▸ Recorded information:
>>

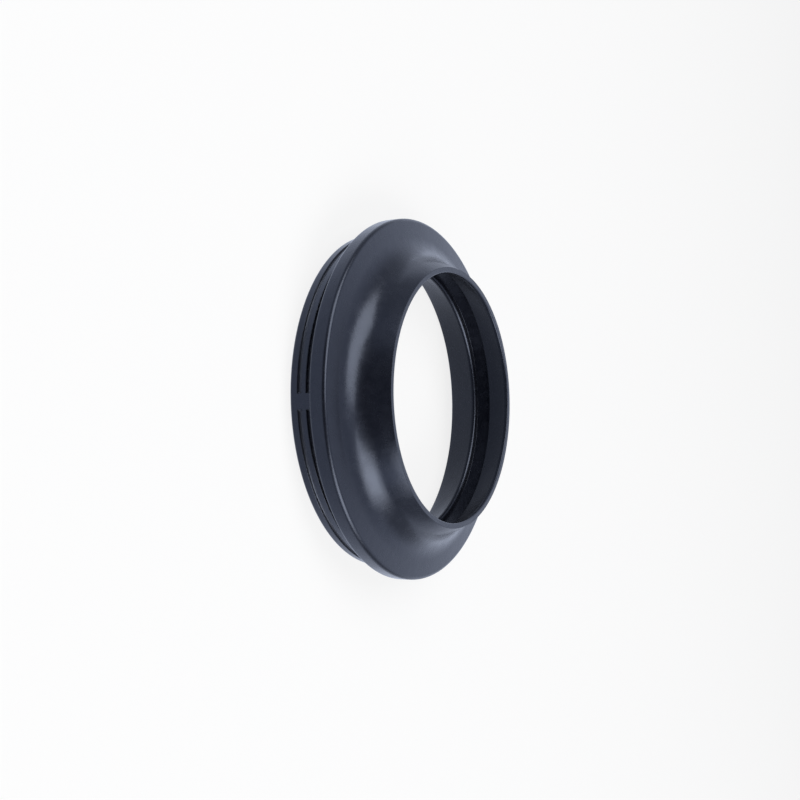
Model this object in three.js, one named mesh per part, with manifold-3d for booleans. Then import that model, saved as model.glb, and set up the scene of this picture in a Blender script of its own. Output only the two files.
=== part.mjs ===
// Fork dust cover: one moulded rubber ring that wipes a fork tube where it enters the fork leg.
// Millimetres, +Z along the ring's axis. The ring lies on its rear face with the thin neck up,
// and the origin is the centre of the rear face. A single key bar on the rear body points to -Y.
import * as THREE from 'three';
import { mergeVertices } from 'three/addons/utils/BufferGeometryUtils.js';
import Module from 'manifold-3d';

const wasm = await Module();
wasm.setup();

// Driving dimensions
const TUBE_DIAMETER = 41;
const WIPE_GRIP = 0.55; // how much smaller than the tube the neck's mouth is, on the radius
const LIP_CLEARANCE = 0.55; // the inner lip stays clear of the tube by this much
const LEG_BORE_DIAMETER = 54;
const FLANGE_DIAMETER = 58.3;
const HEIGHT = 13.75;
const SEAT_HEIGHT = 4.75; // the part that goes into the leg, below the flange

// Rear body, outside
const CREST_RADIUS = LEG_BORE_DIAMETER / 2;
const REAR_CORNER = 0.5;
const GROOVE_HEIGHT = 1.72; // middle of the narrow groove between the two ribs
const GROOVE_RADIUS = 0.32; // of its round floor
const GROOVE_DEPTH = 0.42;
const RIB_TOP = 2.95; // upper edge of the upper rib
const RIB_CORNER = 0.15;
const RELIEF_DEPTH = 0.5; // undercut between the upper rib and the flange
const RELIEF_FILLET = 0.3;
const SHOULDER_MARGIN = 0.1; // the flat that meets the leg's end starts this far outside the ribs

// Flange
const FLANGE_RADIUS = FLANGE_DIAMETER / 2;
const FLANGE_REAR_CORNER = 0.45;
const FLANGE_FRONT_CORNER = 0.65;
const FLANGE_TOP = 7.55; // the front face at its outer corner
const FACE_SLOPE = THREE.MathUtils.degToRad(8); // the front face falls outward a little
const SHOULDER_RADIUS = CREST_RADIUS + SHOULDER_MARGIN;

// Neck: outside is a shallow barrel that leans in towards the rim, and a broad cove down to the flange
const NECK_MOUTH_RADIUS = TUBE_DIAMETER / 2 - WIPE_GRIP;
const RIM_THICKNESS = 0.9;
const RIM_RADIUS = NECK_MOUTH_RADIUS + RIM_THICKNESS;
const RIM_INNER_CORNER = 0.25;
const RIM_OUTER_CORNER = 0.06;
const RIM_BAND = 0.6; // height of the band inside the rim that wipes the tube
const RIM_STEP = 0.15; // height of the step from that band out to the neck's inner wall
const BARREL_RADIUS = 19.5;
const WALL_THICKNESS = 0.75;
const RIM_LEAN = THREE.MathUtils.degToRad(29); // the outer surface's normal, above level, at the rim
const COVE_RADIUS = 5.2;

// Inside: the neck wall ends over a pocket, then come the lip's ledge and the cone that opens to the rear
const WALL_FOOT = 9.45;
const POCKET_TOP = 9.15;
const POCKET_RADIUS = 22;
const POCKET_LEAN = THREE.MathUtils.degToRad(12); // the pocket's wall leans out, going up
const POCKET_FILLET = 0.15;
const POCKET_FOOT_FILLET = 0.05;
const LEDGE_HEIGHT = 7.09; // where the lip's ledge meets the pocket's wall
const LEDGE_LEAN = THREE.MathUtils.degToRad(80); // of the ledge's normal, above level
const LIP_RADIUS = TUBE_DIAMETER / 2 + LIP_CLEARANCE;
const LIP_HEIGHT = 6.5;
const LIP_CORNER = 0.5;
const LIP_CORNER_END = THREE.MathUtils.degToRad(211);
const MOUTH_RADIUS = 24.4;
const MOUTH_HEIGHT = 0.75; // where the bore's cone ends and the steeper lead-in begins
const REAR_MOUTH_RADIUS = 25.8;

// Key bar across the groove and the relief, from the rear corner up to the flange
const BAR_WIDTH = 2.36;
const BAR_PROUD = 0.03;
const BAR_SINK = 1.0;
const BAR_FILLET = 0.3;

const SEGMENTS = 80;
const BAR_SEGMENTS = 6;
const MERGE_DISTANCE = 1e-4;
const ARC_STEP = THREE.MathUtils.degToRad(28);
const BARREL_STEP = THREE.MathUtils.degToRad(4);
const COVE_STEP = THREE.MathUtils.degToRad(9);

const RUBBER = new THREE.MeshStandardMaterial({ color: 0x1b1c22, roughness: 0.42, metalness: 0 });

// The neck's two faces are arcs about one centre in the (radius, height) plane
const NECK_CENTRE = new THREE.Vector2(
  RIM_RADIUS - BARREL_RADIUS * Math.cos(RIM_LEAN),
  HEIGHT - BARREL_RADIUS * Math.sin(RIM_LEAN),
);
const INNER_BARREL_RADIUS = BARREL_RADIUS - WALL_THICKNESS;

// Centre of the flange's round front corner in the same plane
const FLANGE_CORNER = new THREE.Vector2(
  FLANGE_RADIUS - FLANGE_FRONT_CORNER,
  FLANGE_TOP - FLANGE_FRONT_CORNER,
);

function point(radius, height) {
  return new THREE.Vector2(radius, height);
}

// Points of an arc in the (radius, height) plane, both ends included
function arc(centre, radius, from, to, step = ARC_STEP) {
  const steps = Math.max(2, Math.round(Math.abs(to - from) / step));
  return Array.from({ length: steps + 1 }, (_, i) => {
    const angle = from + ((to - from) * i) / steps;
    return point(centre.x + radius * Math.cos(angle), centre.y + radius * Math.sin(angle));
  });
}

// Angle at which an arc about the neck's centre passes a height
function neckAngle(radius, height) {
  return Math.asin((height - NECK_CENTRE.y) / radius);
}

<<

▸ Stated goal: Output the lines above verbatim and in full.

▸ Task answer:
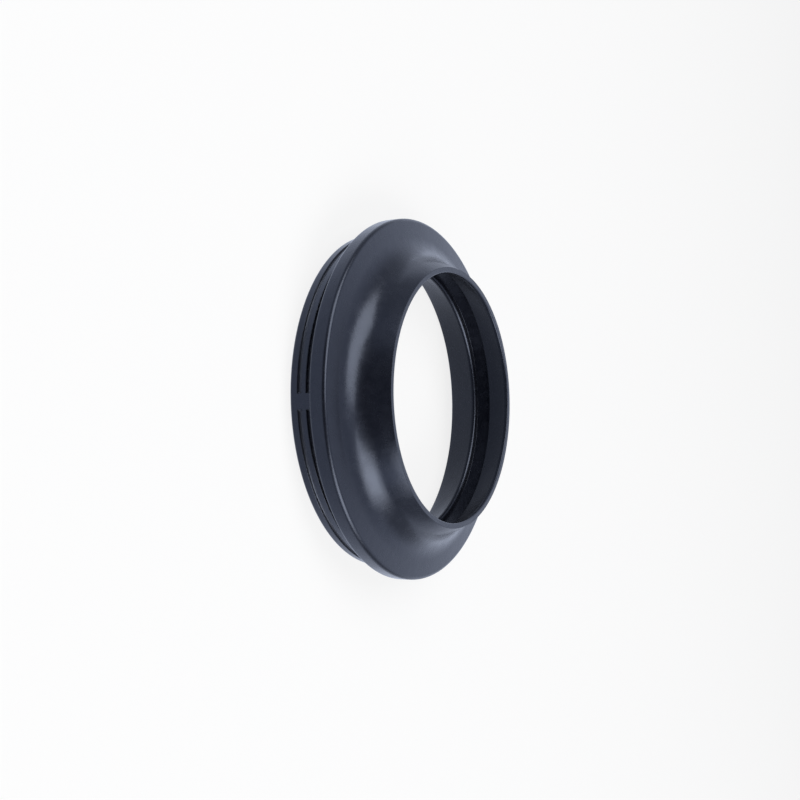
Model this object in three.js, one named mesh per part, with manifold-3d for booleans. Then import that model, saved as model.glb, and set up the scene of this picture in a Blender script of its own. Output only the two files.
=== part.mjs ===
// Fork dust cover: one moulded rubber ring that wipes a fork tube where it enters the fork leg.
// Millimetres, +Z along the ring's axis. The ring lies on its rear face with the thin neck up,
// and the origin is the centre of the rear face. A single key bar on the rear body points to -Y.
import * as THREE from 'three';
import { mergeVertices } from 'three/addons/utils/BufferGeometryUtils.js';
import Module from 'manifold-3d';

const wasm = await Module();
wasm.setup();

// Driving dimensions
const TUBE_DIAMETER = 41;
const WIPE_GRIP = 0.55; // how much smaller than the tube the neck's mouth is, on the radius
const LIP_CLEARANCE = 0.55; // the inner lip stays clear of the tube by this much
const LEG_BORE_DIAMETER = 54;
const FLANGE_DIAMETER = 58.3;
const HEIGHT = 13.75;
const SEAT_HEIGHT = 4.75; // the part that goes into the leg, below the flange

// Rear body, outside
const CREST_RADIUS = LEG_BORE_DIAMETER / 2;
const REAR_CORNER = 0.5;
const GROOVE_HEIGHT = 1.72; // middle of the narrow groove between the two ribs
const GROOVE_RADIUS = 0.32; // of its round floor
const GROOVE_DEPTH = 0.42;
const RIB_TOP = 2.95; // upper edge of the upper rib
const RIB_CORNER = 0.15;
const RELIEF_DEPTH = 0.5; // undercut between the upper rib and the flange
const RELIEF_FILLET = 0.3;
const SHOULDER_MARGIN = 0.1; // the flat that meets the leg's end starts this far outside the ribs

// Flange
const FLANGE_RADIUS = FLANGE_DIAMETER / 2;
const FLANGE_REAR_CORNER = 0.45;
const FLANGE_FRONT_CORNER = 0.65;
const FLANGE_TOP = 7.55; // the front face at its outer corner
const FACE_SLOPE = THREE.MathUtils.degToRad(8); // the front face falls outward a little
const SHOULDER_RADIUS = CREST_RADIUS + SHOULDER_MARGIN;

// Neck: outside is a shallow barrel that leans in towards the rim, and a broad cove down to the flange
const NECK_MOUTH_RADIUS = TUBE_DIAMETER / 2 - WIPE_GRIP;
const RIM_THICKNESS = 0.9;
const RIM_RADIUS = NECK_MOUTH_RADIUS + RIM_THICKNESS;
const RIM_INNER_CORNER = 0.25;
const RIM_OUTER_CORNER = 0.06;
const RIM_BAND = 0.6; // height of the band inside the rim that wipes the tube
const RIM_STEP = 0.15; // height of the step from that band out to the neck's inner wall
const BARREL_RADIUS = 19.5;
const WALL_THICKNESS = 0.75;
const RIM_LEAN = THREE.MathUtils.degToRad(29); // the outer surface's normal, above level, at the rim
const COVE_RADIUS = 5.2;

// Inside: the neck wall ends over a pocket, then come the lip's ledge and the cone that opens to the rear
const WALL_FOOT = 9.45;
const POCKET_TOP = 9.15;
const POCKET_RADIUS = 22;
const POCKET_LEAN = THREE.MathUtils.degToRad(12); // the pocket's wall leans out, going up
const POCKET_FILLET = 0.15;
const POCKET_FOOT_FILLET = 0.05;
const LEDGE_HEIGHT = 7.09; // where the lip's ledge meets the pocket's wall
const LEDGE_LEAN = THREE.MathUtils.degToRad(80); // of the ledge's normal, above level
const LIP_RADIUS = TUBE_DIAMETER / 2 + LIP_CLEARANCE;
const LIP_HEIGHT = 6.5;
const LIP_CORNER = 0.5;
const LIP_CORNER_END = THREE.MathUtils.degToRad(211);
const MOUTH_RADIUS = 24.4;
const MOUTH_HEIGHT = 0.75; // where the bore's cone ends and the steeper lead-in begins
const REAR_MOUTH_RADIUS = 25.8;

// Key bar across the groove and the relief, from the rear corner up to the flange
const BAR_WIDTH = 2.36;
const BAR_PROUD = 0.03;
const BAR_SINK = 1.0;
const BAR_FILLET = 0.3;

const SEGMENTS = 80;
const BAR_SEGMENTS = 6;
const MERGE_DISTANCE = 1e-4;
const ARC_STEP = THREE.MathUtils.degToRad(28);
const BARREL_STEP = THREE.MathUtils.degToRad(4);
const COVE_STEP = THREE.MathUtils.degToRad(9);

const RUBBER = new THREE.MeshStandardMaterial({ color: 0x1b1c22, roughness: 0.42, metalness: 0 });

// The neck's two faces are arcs about one centre in the (radius, height) plane
const NECK_CENTRE = new THREE.Vector2(
  RIM_RADIUS - BARREL_RADIUS * Math.cos(RIM_LEAN),
  HEIGHT - BARREL_RADIUS * Math.sin(RIM_LEAN),
);
const INNER_BARREL_RADIUS = BARREL_RADIUS - WALL_THICKNESS;

// Centre of the flange's round front corner in the same plane
const FLANGE_CORNER = new THREE.Vector2(
  FLANGE_RADIUS - FLANGE_FRONT_CORNER,
  FLANGE_TOP - FLANGE_FRONT_CORNER,
);

function point(radius, height) {
  return new THREE.Vector2(radius, height);
}

// Points of an arc in the (radius, height) plane, both ends included
function arc(centre, radius, from, to, step = ARC_STEP) {
  const steps = Math.max(2, Math.round(Math.abs(to - from) / step));
  return Array.from({ length: steps + 1 }, (_, i) => {
    const angle = from + ((to - from) * i) / steps;
    return point(centre.x + radius * Math.cos(angle), centre.y + radius * Math.sin(angle));
  });
}

// Angle at which an arc about the neck's centre passes a height
function neckAngle(radius, height) {
  return Math.asin((height - NECK_CENTRE.y) / radius);
}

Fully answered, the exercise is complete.